The court’s reasoning
The Ninth Circuit held that under the Americans with Disabilities Act, a plaintiff prevails when actual relief on the merits materially alters the legal relationship between the parties by modifying the defendant’s behavior in a way that directly benefits the plaintiff. The court explained that an injunction constitutes a judicially enforceable order that subjects the defendant to further enforcement, thereby altering the legal relationship even if the underlying duty to comply with the law already existed. The court found the district court misread Ninth Circuit precedent in Fischer v. SJB-P.D. Inc., which established that a plaintiff can be a prevailing party based exclusively on injunctive relief without monetary damages.
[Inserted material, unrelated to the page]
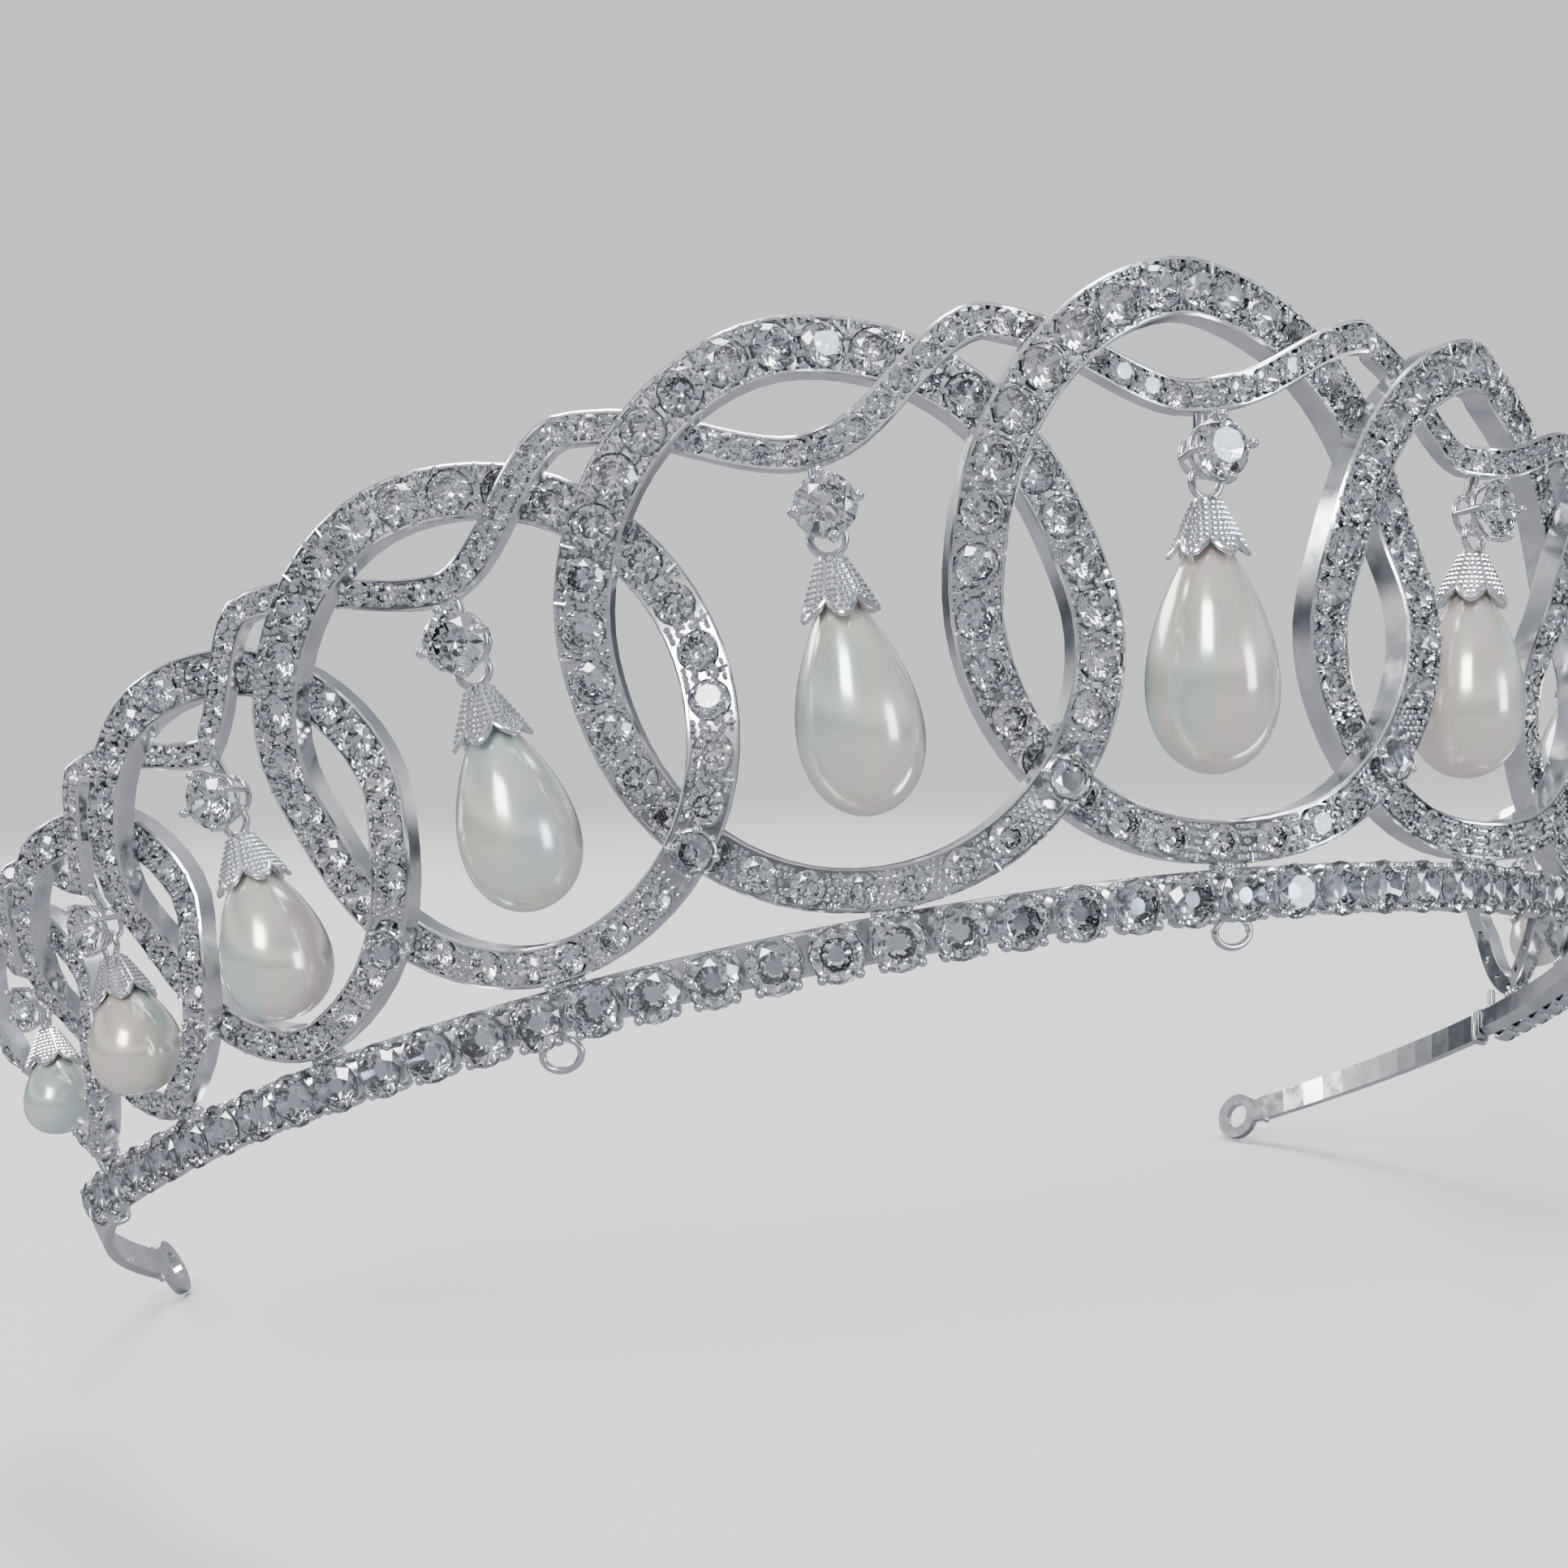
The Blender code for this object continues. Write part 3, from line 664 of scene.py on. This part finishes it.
def bar_ticks(shells, bar, pitch, skipped):
    """Short bright bars from the outer rim in between neighbouring stones."""
    cells, cell = bar_cells(bar, pitch)
    for number in range(cells):
        distance = number * cell
        path = [bar.point(distance, share, bar.depth / 2 - TICK_SUNK) for share in TICK_SHARES]
        if all(np.linalg.norm(path[1] - place) > gap for place, gap in skipped):
            shells.add(*tube(path, TICK_RADIUS, 8, flat_normal=bar.axes(distance)[2]))


def weave(turn):
    """Over and under: -1 to 1 round the oval, nearly level where the bars cross."""
    return -np.tanh(WEAVE_SHARPNESS * np.sin(2 * turn)) / math.tanh(WEAVE_SHARPNESS)


def ring_bar(along, height):
    """The bar of one oval, bent over and under its neighbours."""
    scale = face_scale(height)
    half_height = height / 2
    half_width = RING_WIDTH_RATIO * half_height
    depth = RING_DEPTH * scale
    turn = np.linspace(0, 2 * np.pi, 721)
    inner_half_width = half_width - RING_SIDE_FACE * scale
    inner_half_height = half_height - (RING_TOP_FACE + RING_BOTTOM_FACE) / 2 * scale
    inner_centre = RING_FOOT + half_height - (RING_TOP_FACE - RING_BOTTOM_FACE) / 2 * scale
    edges = []
    for across, level in (
            (inner_half_width * np.cos(turn), inner_centre + inner_half_height * np.sin(turn)),
            (half_width * np.cos(turn), RING_FOOT + half_height * (1 + np.sin(turn)))):
        edges.append(np.column_stack([along + across / stretch(level), level]))
    lift = (depth + WEAVE_GAP) / 2 * weave(turn)
    return Bar(edges[0], edges[1], lift, depth, closed=True)


def outer_edge(across, height, side):
    """Height of an oval's upper (side 1) or lower (side -1) outer edge at a distance across."""
    half_width = RING_WIDTH_RATIO * height / 2
    return RING_FOOT + height / 2 * (1 + side * math.sqrt(max(0.0, 1 - (across / half_width) ** 2)))


def crossing(along, height, next_along, next_height, side, level_share):
    """Where the outer edges of two neighbouring ovals cross, found by halving."""
    low, high = along, next_along
    stretched = stretch(level_share * height)
    for _ in range(30):
        middle = (low + high) / 2
        near = outer_edge((middle - along) * stretched, height, side)
        far = outer_edge((next_along - middle) * stretched, next_height, side)
        if side * (near - far) > 0:
            low = middle
        else:
            high = middle
    return middle, near


def ribbon_bar(rings):
    """The waved ribbon, under each oval's left shoulder and over its right one."""
    end_height = rings[0][2]
    reach = RING_SPACING * end_height
    troughs = [(rings[0][1] - reach, end_height)]
    troughs += [(along, height) for _, along, height in rings]
    troughs.append((rings[-1][1] + reach, end_height))
    share = np.linspace(0, 1, 60, endpoint=False)
    rows = []
    for (along, height), (next_along, next_height) in zip(troughs, troughs[1:]):
        peak_along, level = crossing(along, height, next_along, next_height, 1, 0.9)
        scale, next_scale = face_scale(height), face_scale(next_height)
        peak = level + RIBBON_WIDTH * (scale + next_scale) / 4 + RIBBON_CLEAR
        for start, foot, size, sign in (
                (along, height, scale, 1), (next_along, next_height, next_scale, -1)):
            trough = RING_FOOT + RIBBON_TROUGH * foot
            rise = (1 - np.cos(np.pi * share)) / 2
            place = start + (peak_along - start) * share
            up = trough + (peak - trough) * rise
            lift = sign * RIBBON_RISE * np.tanh(4 * np.sin(np.pi * share))
            width = RIBBON_WIDTH * (size + ((scale + next_scale) / 2 - size) * rise)
            half = np.column_stack([place, up, lift, width])
            rows.append(half if sign > 0 else half[:0:-1])
            if sign > 0:
                rows.append([[peak_along, peak, 0.0, RIBBON_WIDTH * (scale + next_scale) / 2]])
    rows = np.concatenate(rows)
    start, end = rings[0][1] - RIBBON_START, rings[-1][1] + RIBBON_END
    rows = rows[(rows[:, 0] > start) & (rows[:, 0] < end)]
    place, level, lift, width = rows.T
    run = np.gradient(place) * stretch(level)
    rise = np.gradient(level)
    length = np.hypot(run, rise)
    edges = []
    for edge in (1, -1):
        across = -edge * width / 2 * rise / length / stretch(level)
        edges.append(np.column_stack([place + across, level + edge * width / 2 * run / length]))
    depth = RIBBON_DEPTH * face_scale(float(np.mean([height for _, _, height in rings])))
    return Bar(edges[0], edges[1], lift, depth, closed=False)


def lower_junctions(rings):
    """World place, axes and scale of the larger stone where each two ovals cross low down."""
    made = []
    for (_, along, height), (_, next_along, next_height) in zip(rings, rings[1:]):
        middle, level = crossing(along, height, next_along, next_height, -1, 0.2)
        scale = face_scale(min(height, next_height))
        up = level + RING_BOTTOM_FACE * scale * 0.62
        out = (RING_DEPTH * scale + WEAVE_GAP) / 2 + RING_DEPTH * scale / 2
        made.append((wall(middle, up, out), wall_axes(middle), scale))
    return made


def make_rings(rings, junctions):
    """Every oval: its metal with bead prongs, and its stones."""
    skipped = [(place, JUNCTION_STONE_RADIUS * scale + JUNCTION_CLEAR) for place, _, scale in junctions]
    for index, along, height in rings:
        name = side_name(index)
        bar = ring_bar(along, height)
        metal, stones = Shells(), Shells()
        bar_frame(metal, bar, RING_STONE_PITCH, SEAT_SHARE)
        centres = bar_stones(stones, bar, RING_STONE_PITCH, RING_STONE_SHARE, skipped)
        bar_beads(metal, bar, centres, skipped)
        bar_ticks(metal, bar, RING_STONE_PITCH, skipped)
        ring = metal.make("ring_metal_" + name, BEADED, 35.0)
        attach(ring, "tiara")
        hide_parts("ring_" + name)
        pave = stones.make("ring_stones_" + name, CRYSTAL, 0.0)
        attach(pave, "tiara")


def make_ribbon(rings):
    """The waved ribbon with its smaller stones."""
    bar = ribbon_bar(rings)
    metal, stones = Shells(), Shells()
    bar_frame(metal, bar, RIBBON_STONE_PITCH, SEAT_SHARE)
    centres = bar_stones(stones, bar, RIBBON_STONE_PITCH, RIBBON_STONE_SHARE, [])
    bar_beads(metal, bar, centres, [])
    ribbon = metal.make("ribbon_metal", BEADED, 35.0)
    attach(ribbon, "tiara")
    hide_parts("ribbon")
    pave = stones.make("ribbon_stones", CRYSTAL, 0.0)
    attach(pave, "tiara")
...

A plaintiff prevails when actual relief on the merits of her claim materially alters the legal relationship between the parties by modifying the defendant’s behavior in a way that directly benefits the plaintiff.
Farrar v. Hobby, 506 U.S. 103, 111-12 (1992)
What it means going forward
Businesses facing ADA lawsuits that result in injunctive relief can no longer argue that such relief fails to confer prevailing party status simply because it mandates compliance with existing law. This ensures that plaintiffs who secure enforceable court orders for accessibility improvements are eligible to recover reasonable attorney’s fees.